He started his working life in England, where he was a mechanic and factory foreman before emigrating to Massachusetts in 1881.

He moved to Hopedale, Massachusetts to work for George Draper and Sons. Here he invented the Northrop spooler guide. He unsuccessfully tried to be a chicken farmer. And it was there he worked on his shuttle-charger for Mr Otis Draper, who saw a model of the device on March 5, 1889. Draper was also developing the Rhoades shuttle-charger. Northrop was given a loom to test his idea.
By May 20 he had concluded that his first idea was not practical, and had thought of another idea, On July 5, the completed loom was running, and as it seemed to have more advantages than the Rhoades loom. The Northrop device was given a mill trial in October 1889 at the Seaconnett Mills in Fall River. More looms were constructed.

Pleased with his new invention, a short time later he created a self-threading shuttle and added shuttle spring jaws which would hold the bobbin in place utilizing specially designed rings on the butt.
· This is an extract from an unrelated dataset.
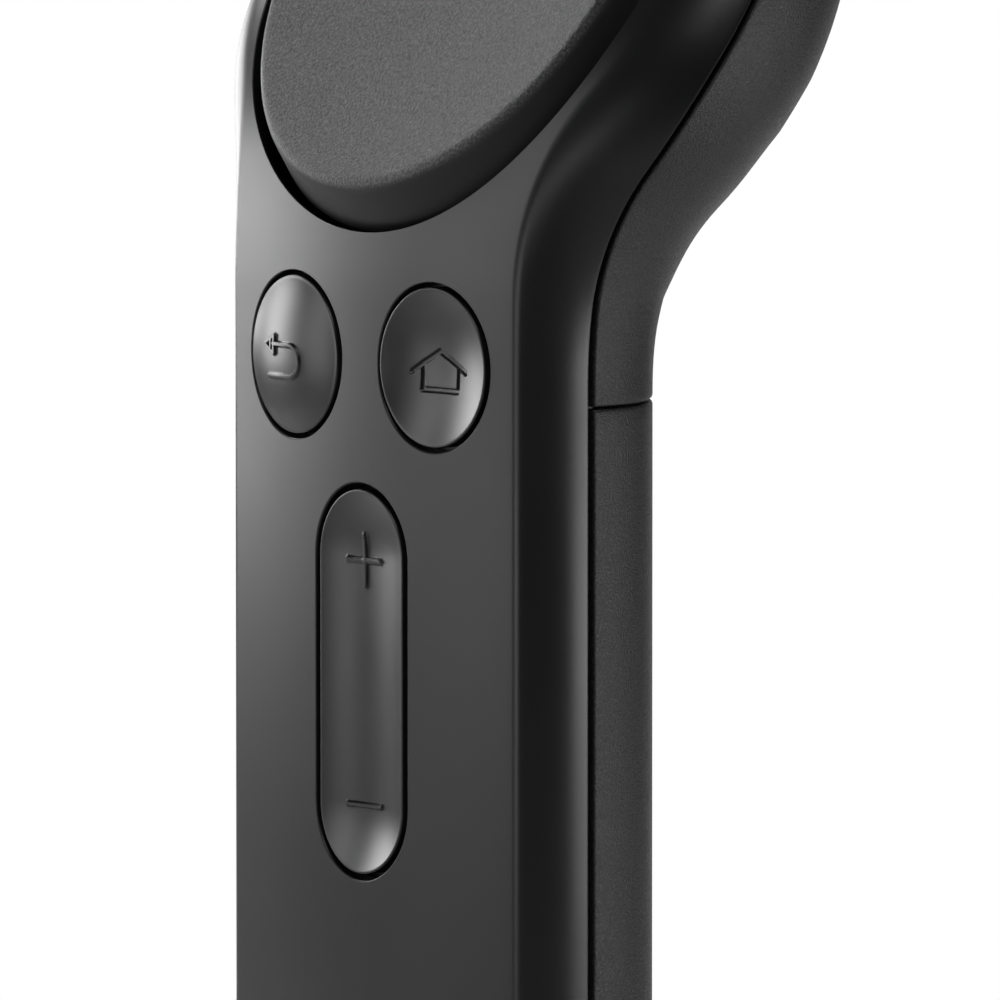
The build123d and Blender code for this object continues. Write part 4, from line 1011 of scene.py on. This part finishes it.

His work with these other inventions helped to pave the way for his greatest design of all – The Northrop Loom, this was to be his greatest masterpiece and help to make him one of the most significant inventors within the weaving industry. This paved the way to his filling-changing battery of 1891, the basic feature of the Northrop Loom. The battery was revolutionary for several reasons. First of all, many hear the word battery and assume that this had something to do with power. This is not the case at all, Northrop' new design made it so that one loom could contain several hundred different design patterns that would enabled it to quickly move from one kind of design to another with a minimal loss of productivity. Using his two shuttle features as well as a workable warp stop created by his partners at the Draper organization, his new battery made it so that the punch cards and shuttle mechanisms that were used to develop patterns could be interchanged in a matter of minutes.

The development of a workable warp stop motion by other members of the Draper organization and marketing of the first Northrop looms in 1894 the textile industry achieved new levels of production. By 1900, Draper had sold over 60,000 Northrop looms, They were shipping 1500 a month, were employing 2500 men and enlarging their works to increase that output.

==Personal life==
He married Emily Driver of Keighley, Yorkshire and had 5 daughters. The Northrop loom sold well, so he was able to retire at the age of 42. He bought a fruit farm in Indio, California where he grew dates and spent his time fishing.